» TASK DETAILS
In the records below, find the line with "The FreeCAD and" and the line with "RIM_ROUGHNESS = 0.42"; return exactly those lines and every line between them.
======== LISTING
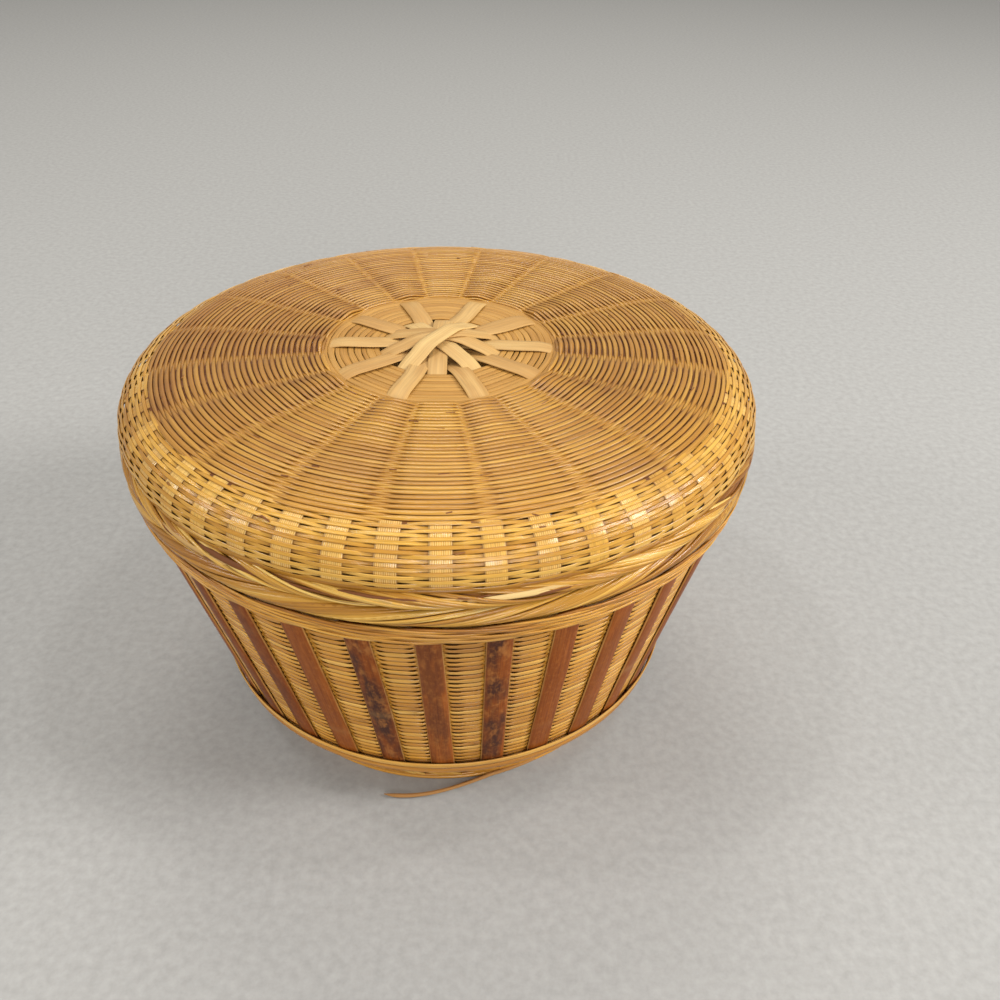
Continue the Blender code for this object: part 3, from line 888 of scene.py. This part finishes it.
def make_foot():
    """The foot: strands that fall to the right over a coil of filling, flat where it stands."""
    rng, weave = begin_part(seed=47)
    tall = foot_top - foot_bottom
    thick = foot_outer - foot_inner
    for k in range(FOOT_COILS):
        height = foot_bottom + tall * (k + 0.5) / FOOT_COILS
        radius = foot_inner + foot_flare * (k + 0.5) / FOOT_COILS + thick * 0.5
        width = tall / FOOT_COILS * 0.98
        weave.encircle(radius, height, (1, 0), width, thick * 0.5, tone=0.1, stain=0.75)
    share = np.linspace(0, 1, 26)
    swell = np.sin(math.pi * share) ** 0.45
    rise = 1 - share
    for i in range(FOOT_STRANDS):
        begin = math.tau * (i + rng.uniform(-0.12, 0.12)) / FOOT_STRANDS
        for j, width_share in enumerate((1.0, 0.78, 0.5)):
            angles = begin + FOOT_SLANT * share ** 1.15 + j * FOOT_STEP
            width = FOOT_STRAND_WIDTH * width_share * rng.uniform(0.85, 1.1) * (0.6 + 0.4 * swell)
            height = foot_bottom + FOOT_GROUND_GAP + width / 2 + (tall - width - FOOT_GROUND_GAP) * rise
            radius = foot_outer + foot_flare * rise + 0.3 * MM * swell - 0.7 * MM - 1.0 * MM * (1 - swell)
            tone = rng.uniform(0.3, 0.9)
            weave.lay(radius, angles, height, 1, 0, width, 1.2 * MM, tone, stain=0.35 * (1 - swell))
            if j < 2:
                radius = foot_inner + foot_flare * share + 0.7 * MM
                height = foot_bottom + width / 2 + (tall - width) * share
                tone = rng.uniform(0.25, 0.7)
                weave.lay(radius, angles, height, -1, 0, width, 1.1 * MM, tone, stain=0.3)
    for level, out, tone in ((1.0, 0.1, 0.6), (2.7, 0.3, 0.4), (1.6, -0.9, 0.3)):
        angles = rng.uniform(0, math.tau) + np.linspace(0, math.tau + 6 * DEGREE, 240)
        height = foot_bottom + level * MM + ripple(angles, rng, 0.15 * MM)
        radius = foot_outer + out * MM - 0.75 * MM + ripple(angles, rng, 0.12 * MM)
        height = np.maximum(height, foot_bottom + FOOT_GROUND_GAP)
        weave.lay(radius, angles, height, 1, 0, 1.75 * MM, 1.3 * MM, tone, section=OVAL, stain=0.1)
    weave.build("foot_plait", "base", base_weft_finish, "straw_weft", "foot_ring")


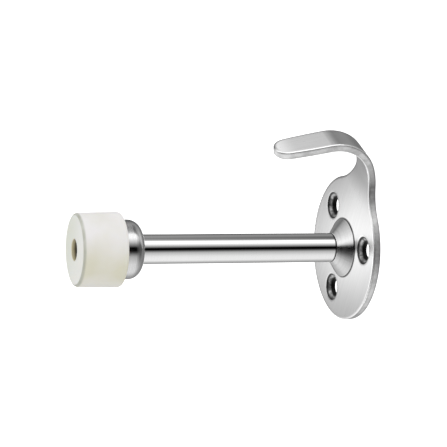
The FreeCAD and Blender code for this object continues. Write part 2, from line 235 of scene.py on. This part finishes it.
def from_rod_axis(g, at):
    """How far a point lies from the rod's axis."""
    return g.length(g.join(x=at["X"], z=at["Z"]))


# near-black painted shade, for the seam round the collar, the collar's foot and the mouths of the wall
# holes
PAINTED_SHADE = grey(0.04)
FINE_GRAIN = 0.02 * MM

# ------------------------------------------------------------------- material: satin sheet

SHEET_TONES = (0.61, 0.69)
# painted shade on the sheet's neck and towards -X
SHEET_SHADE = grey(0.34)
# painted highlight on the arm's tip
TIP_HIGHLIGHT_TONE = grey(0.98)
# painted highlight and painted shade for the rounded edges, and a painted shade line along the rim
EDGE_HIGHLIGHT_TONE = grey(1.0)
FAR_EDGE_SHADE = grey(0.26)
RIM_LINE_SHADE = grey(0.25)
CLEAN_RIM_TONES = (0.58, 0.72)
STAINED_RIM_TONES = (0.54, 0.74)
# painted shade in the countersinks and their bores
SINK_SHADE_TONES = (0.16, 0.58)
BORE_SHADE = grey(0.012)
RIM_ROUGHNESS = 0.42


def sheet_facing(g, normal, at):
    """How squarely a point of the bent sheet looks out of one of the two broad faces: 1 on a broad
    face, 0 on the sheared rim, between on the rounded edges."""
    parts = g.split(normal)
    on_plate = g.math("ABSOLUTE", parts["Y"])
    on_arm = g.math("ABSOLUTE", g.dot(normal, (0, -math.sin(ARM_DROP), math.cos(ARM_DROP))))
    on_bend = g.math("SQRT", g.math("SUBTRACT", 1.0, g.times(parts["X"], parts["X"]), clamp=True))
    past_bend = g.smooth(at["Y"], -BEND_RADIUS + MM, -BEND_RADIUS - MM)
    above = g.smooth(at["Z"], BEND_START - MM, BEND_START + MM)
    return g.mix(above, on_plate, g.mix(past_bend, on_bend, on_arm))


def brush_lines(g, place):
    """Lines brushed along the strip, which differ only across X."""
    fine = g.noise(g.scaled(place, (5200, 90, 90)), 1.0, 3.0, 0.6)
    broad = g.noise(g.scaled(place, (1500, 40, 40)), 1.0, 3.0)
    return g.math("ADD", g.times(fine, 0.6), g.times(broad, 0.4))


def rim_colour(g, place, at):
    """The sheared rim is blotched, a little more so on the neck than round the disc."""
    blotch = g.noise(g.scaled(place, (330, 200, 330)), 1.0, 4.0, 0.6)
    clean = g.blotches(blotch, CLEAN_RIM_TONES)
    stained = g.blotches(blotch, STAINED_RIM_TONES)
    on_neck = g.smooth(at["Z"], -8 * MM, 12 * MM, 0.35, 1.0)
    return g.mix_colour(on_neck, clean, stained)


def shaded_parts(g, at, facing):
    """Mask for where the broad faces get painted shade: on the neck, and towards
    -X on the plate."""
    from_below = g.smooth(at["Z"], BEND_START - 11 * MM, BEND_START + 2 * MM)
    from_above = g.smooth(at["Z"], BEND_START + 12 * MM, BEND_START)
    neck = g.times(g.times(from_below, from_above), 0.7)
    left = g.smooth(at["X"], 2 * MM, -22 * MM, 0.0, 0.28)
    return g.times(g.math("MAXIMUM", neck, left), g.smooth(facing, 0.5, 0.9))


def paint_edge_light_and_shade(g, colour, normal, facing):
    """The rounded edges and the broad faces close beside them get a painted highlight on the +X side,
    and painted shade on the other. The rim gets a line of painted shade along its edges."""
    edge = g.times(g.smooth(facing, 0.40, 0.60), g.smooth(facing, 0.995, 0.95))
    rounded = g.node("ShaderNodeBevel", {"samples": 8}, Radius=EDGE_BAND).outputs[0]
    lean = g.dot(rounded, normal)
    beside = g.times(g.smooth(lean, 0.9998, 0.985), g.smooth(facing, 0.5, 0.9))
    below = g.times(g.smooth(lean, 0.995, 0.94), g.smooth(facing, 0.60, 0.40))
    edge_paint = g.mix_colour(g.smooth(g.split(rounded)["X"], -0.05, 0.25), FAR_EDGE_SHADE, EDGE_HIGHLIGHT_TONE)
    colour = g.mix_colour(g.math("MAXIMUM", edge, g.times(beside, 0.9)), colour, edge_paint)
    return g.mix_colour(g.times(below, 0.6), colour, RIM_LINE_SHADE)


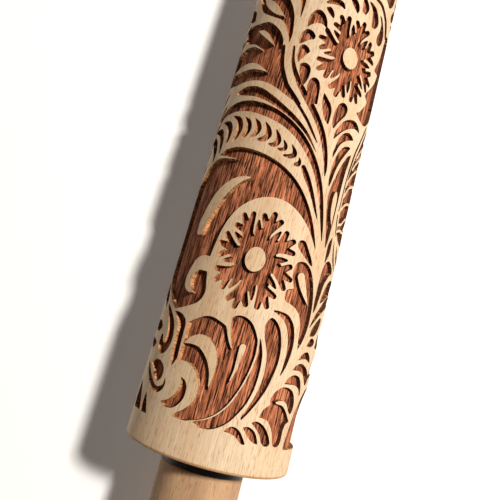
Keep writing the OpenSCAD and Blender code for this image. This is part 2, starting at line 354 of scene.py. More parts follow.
================
» SOLVED EXERCISE
The FreeCAD and Blender code for this object continues. Write part 2, from line 235 of scene.py on. This part finishes it.
def from_rod_axis(g, at):
    """How far a point lies from the rod's axis."""
    return g.length(g.join(x=at["X"], z=at["Z"]))


# near-black painted shade, for the seam round the collar, the collar's foot and the mouths of the wall
# holes
PAINTED_SHADE = grey(0.04)
FINE_GRAIN = 0.02 * MM

# ------------------------------------------------------------------- material: satin sheet

SHEET_TONES = (0.61, 0.69)
# painted shade on the sheet's neck and towards -X
SHEET_SHADE = grey(0.34)
# painted highlight on the arm's tip
TIP_HIGHLIGHT_TONE = grey(0.98)
# painted highlight and painted shade for the rounded edges, and a painted shade line along the rim
EDGE_HIGHLIGHT_TONE = grey(1.0)
FAR_EDGE_SHADE = grey(0.26)
RIM_LINE_SHADE = grey(0.25)
CLEAN_RIM_TONES = (0.58, 0.72)
STAINED_RIM_TONES = (0.54, 0.74)
# painted shade in the countersinks and their bores
SINK_SHADE_TONES = (0.16, 0.58)
BORE_SHADE = grey(0.012)
RIM_ROUGHNESS = 0.42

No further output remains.